For IT teams, identifying actual exposure is the first step.
- Map every public IP or firewall rule that forwards IKE traffic to a Windows host.
- Do not assume a server is safe just because it sits behind a NAT device: an external IP might still forward IKE packets to an internal system.
- Consider cloud workloads: network security groups in Azure, AWS, or other platforms might allow IKE traffic to Windows VMs.
- Endpoint security and network monitoring tools can detect malformed or repeated IKE negotiation attempts, providing an early warning.
The operational impact varies. A workstation crash is an annoyance; a crashed hub-and-spoke VPN server cuts off an entire remote workforce. Even a brief outage can be costly, and attackers could repeat the attack as soon as the service recovers unless the patch is applied.
The Patch: July Cumulative Updates
Fixes for CVE-2026-50696 ship inside the July 2026 cumulative updates. The main packages are:
- KB5101650 for Windows 11 24H2 (build 26100.8875) and 25H2 (build 26200.8875)
- KB5101649 for Windows 11 26H1 (build 28000.2525)
- KB5099540 for Windows Server 2022 (build 20348.5386)
- Windows 10 22H2 receives build 19045.7548
- Windows 10 1809 and Server 2019 move to build 17763.9020
- Windows Server 2025’s corrected build is 26100.33158
These are standard cumulative updates, which means they also include all other July security fixes. Microsoft reports no known issues for the Windows 11 updates at publication, but Windows Server 2022 users should note a documented risk: on a limited set of managed systems using a non-recommended PCR7 Group Policy configuration, BitLocker recovery might be triggered. Retain recovery keys before deploying.
What to Do Right Now
Because the vulnerability requires no authentication and can be exploited over a network, delaying the patch on exposed systems is dangerous. Here’s a practical deployment order:
- Patch internet-facing IKE endpoints immediately. This includes RRAS servers, VPN gateways, and any host with a public IP that accepts UDP 500 or 4500.

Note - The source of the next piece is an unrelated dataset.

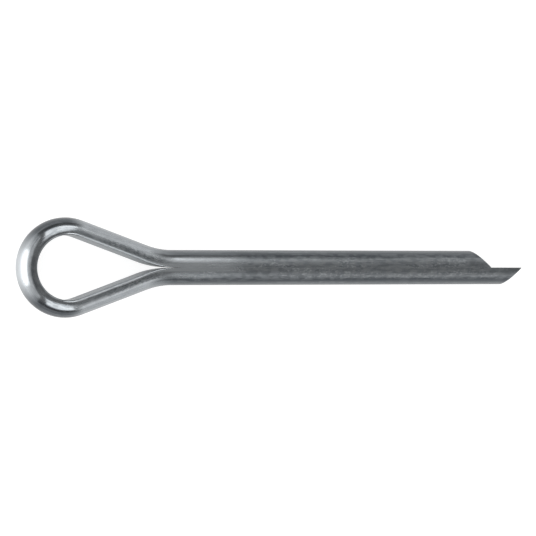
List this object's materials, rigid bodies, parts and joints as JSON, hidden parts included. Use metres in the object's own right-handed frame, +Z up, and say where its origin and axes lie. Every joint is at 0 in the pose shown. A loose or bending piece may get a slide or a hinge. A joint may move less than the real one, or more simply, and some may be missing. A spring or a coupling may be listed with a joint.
{
  "type": "cotter pin",
  "caption": "Split retaining pin folded from half-round wire, with an open eye, a round shank, one prong longer than the other and slant-cut tips.",
  "frame": {"origin": "on the shank's axis at the throat, where the straight round shank begins", "axes": "+X along the shank towards its tips, +Y to the short prong in the plane of the eye, +Z up through the eye; the pin lies flat on its side"},
  "size_m": [0.0582, 0.0106, 0.0038],
  "materials": {
    "zinc_steel": "bright zinc plate on drawn steel wire, with fine drawing lines along the wire"
  },
  "bodies": {
    "root": {"cotter_pin": "zinc_steel"}
  },
  "joints": []
}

- If you have redundant gateways, patch one node, verify that tunnels reestablish and rekeying works, then proceed to the next.
- Update internal IPsec infrastructure next, then move to the broader Windows fleet.
- After patching, confirm the installed OS build number, not just the update’s reported success in a deployment tool.
Blocking IKE ports at the perimeter is not a realistic workaround for most organizations. It breaks VPN access and site-to-site connectivity. But if IKE is not used on a particular host, disabling the associated services or filtering those ports reduces risk until patching can be completed.
Microsoft says CVE-2026-50696 was neither publicly disclosed nor exploited when the patches were released. That grace period is shrinking. Security researchers often reverse-engineer patches quickly, and proof-of-concept code can appear within days. Given the low attack complexity, expect exploitation attempts soon.
Looking Ahead
VPN and IPsec infrastructure remain prime targets. The IKE protocol rarely changes, so any vulnerability in its implementation tends to persist until aggressively patched. Watch for updates to Microsoft’s exploitability assessment; a change to “Exploited” would signal active attacks. Government vulnerability catalogs might also add this CVE, compelling faster action for regulated entities.
In the meantime, a short-term monitoring win is to log UDP 500 and 4500 traffic and set alerts for bursts of malformed IKE packets. That data can help spot attacks before service impact occurs. But the only lasting fix is applying July’s updates.